Approfittando del programma Bandiera gialla, rubai, con Boncompagni, la parola «Beat» alla «Beat generation» americana di San Francisco. Non volevamo chiamare i nostri teenager «yé-yé», che era la generazione di Rita Pavone. Quello dei Beat era un target che ho continuato a seguire anche con un altro programma chiamato Per voi giovani, durato tre anni e mezzo.
Il 1964 è l’anno del grande cambiamento con l’arrivo di nuove figure direttive arrivate in radio con il compito di aiutarla a sopravvivere.
Si chiamavano Leone Piccioni, Luciano Rispoli, Maurizio Rigatti e tanti altri, venivano dalla televisione. Nacque un palinsesto per Radio Rai che fu il più fortunato di quegli anni con la scoperta di grandi personaggi.
Sta dicendo che il successo arrivava tramite la radio. Ma è stato così per tutti?
Certo! Anche Alberto Sordi è nato in radio. Senza dimenticare la trasmissione Buon pomeriggio condotta da Maurizio Costanzo e Dina Luce. Fu uno dei primi talk show della radio. Poi, Hit parade con Lelio Luttazzi. Non dobbiamo dimenticare l’importante varietà che si chiamava Batte quattro con Gino Bramieri che andava in onda al sabato mattina. In quegli anni c’era Corrado che cominciò con La Corrida e Mike Bongiorno con la trasmissione Attenti al ritmo. Poi Enzo Tortora con Il gambero.
E i grandi talenti musicali come riuscivate a scoprirli?
Io e Boncompagni fummo i primi deejay. Lanciavamo i dischi filtrando i gusti della gente. Li sceglievamo anche contro il parere delle case discografiche, facendo arrivare in classifica inediti personaggi che facevano nuova musica: da Lucio Battisti a Patty Pravo.
Come avete fatto, lei e Boncompagni, a scoprire Battisti?

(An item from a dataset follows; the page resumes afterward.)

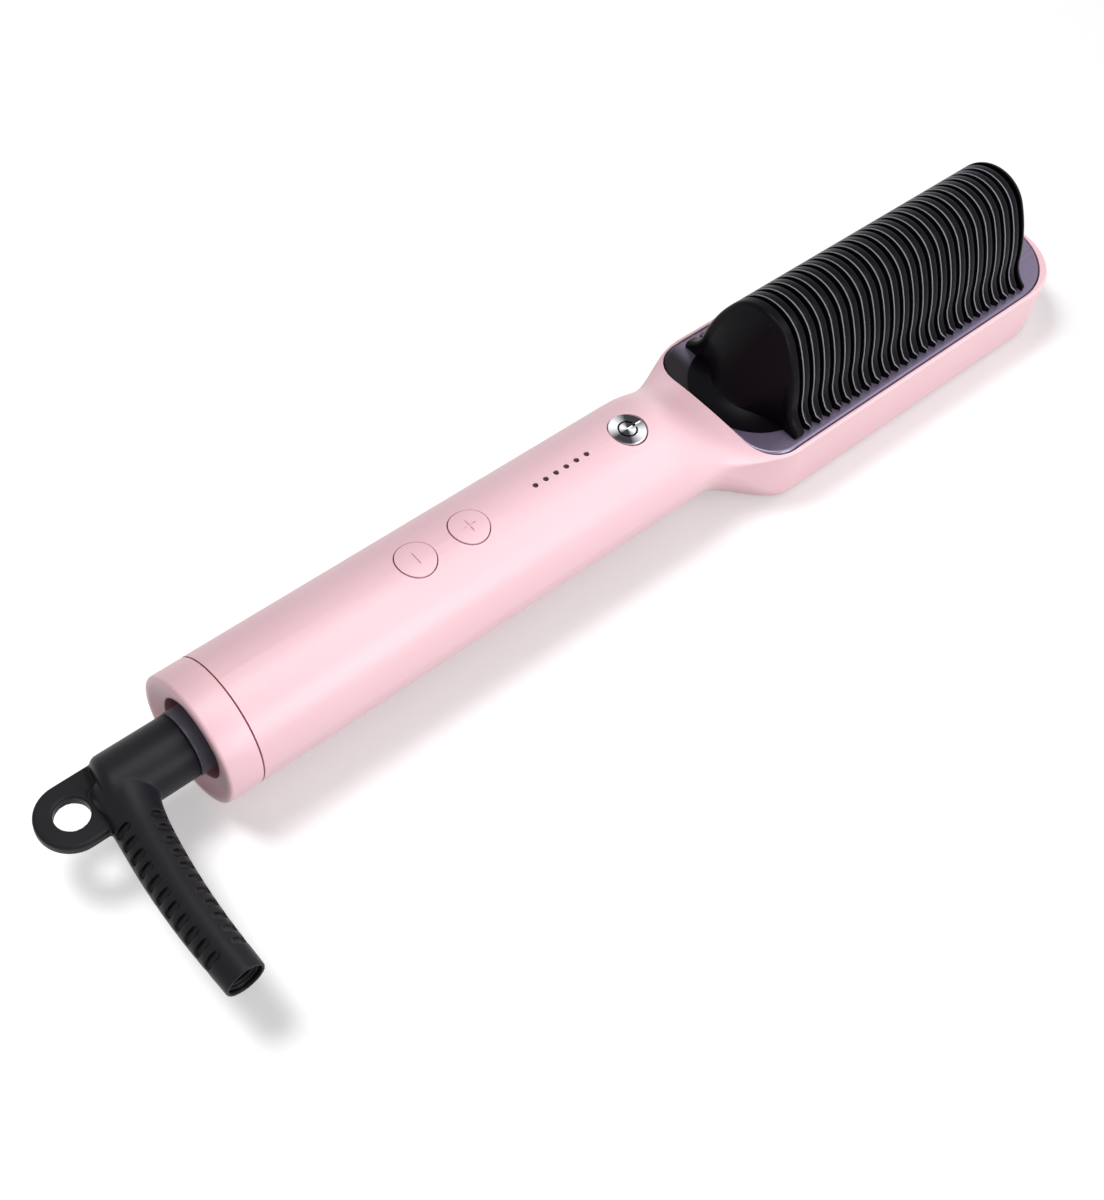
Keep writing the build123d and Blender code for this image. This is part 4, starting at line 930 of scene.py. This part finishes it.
cross = bmesh.new()
for width, length in ((CROSS_WIDTH, CROSS_LENGTH), (CROSS_LENGTH, CROSS_WIDTH)):
    size = Vector((width, length, 2 * CROSS_DEPTH)) * MM
    bmesh.ops.create_cube(cross, size=1.0, matrix=Matrix.Diagonal((*size, 1)))
cutter = piece_from(cross, "cross_recess", "screw_steel")
cut = screw.modifiers.new("recess", "BOOLEAN")
cut.operation = "DIFFERENCE"
cut.solver = "EXACT"
cut.use_self = True
cut.object = cutter
made_plain(screw)
bpy.data.objects.remove(cutter)
print("screw length:", round(screw_length, 1), "mm; faces:", len(screw.data.polygons))

# %% [markdown]
# ## Screws in their places
# The three screws are alike and stand in one line, but not evenly spaced, so a row won't do. Three
# points are made a mesh, and Geometry Nodes stand a copy of the screw on each point.

# %% Screws on points
spots = bpy.data.node_groups.new("pieces_on_points", "GeometryNodeTree")
input_socket(spots, "Points", "NodeSocketGeometry")
piece_id = input_socket(spots, "Piece", "NodeSocketObject")
given = add_node(spots, "NodeGroupInput")
info = add_node(spots, "GeometryNodeObjectInfo", {}, {"Object": given.outputs["Piece"]})
copies_on_points(spots, given.outputs["Points"], info.outputs["Geometry"], "screw_steel")

MIDDLE_SCREW = 41.0 * MM  # from the rear screw
rear_x = screw_low.x + HEAD_RADIUS * MM
front_x = screw_high.x - HEAD_RADIUS * MM
screw_places = [(x, 0, screw_low.z) for x in (rear_x, rear_x + MIDDLE_SCREW, front_x)]
screw_mesh = bpy.data.meshes.new("shell_screws_crossed")
screw_mesh.from_pydata(screw_places, [], [])
screw_row = bpy.data.objects.new("shell_screws_crossed", screw_mesh)
scene.collection.objects.link(screw_row)
stand = screw_row.modifiers.new("screws", "NODES")
stand.node_group = spots
stand[piece_id] = screw
made_plain(screw_row)
bpy.data.objects.remove(screw)
hand_in(screw_row, "case", "screw_steel", "shell_screws")

# %% [markdown]
# ## The end
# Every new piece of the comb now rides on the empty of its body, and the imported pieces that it
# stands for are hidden.

# %% Finish
print("the comb is dressed")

Una volta una casa discografica mi disse che c’era un ragazzo che faceva musica nuova. A parlarmene fu una ragazza dalla quale mi feci dare il suo numero di telefono. Lo chiamai e poi, con Gianni, lo convinsi a cantare. Così è nato Lucio Battisti.
E per Patty Pravo cosa successe?
La scoperta avvenne al «Piper». Incontrammo per caso questa bella ragazza che ballava benissimo. Alberico Crocetta, il patron della discoteca, spesso andava a Londra. Ogni volta ci dava grandi spunti sui nuovi talenti.
Dopo Bandiera gialla nacque il primo varietà per le radio private. Lei era da solo in quell’avventura oppure con Boncompagni?
Con Gianni abbiamo creato Alto gradimento. Un programma improvvisato con due coautori molto bravi, Mario Marenco e Giorgio Bracardi. Era il 1978. Fu allora che inventammo un nuovo modello di varietà per le prime radio private.
Ci racconta del suo incontro con Paola Cortellesi?
Per me Paola è una donna speciale. Pochi lo ricordano, ma era lei che cantava la canzone Cacao Meravigliao, sigla finale della mia trasmissione Indietro tutta. Adesso è una regista acclamata. Sono felice di averla incontrata per primo.
Siamo nel pieno della sua terza stagione. E la radio dov’è?
La tecnologia l’ha trasformata, specialmente nella fruizione: bastano un paio di cuffie e uno smartphone. Sono nate tantissime frequenze digitali che si adattano a ogni tipologia di ascoltatore. Ma il concetto di radio va. Non l’ha ucciso la tv e nemmeno il web ci riuscirà, anzi. È eternamente giovane e sfido chiunque a dire il contrario.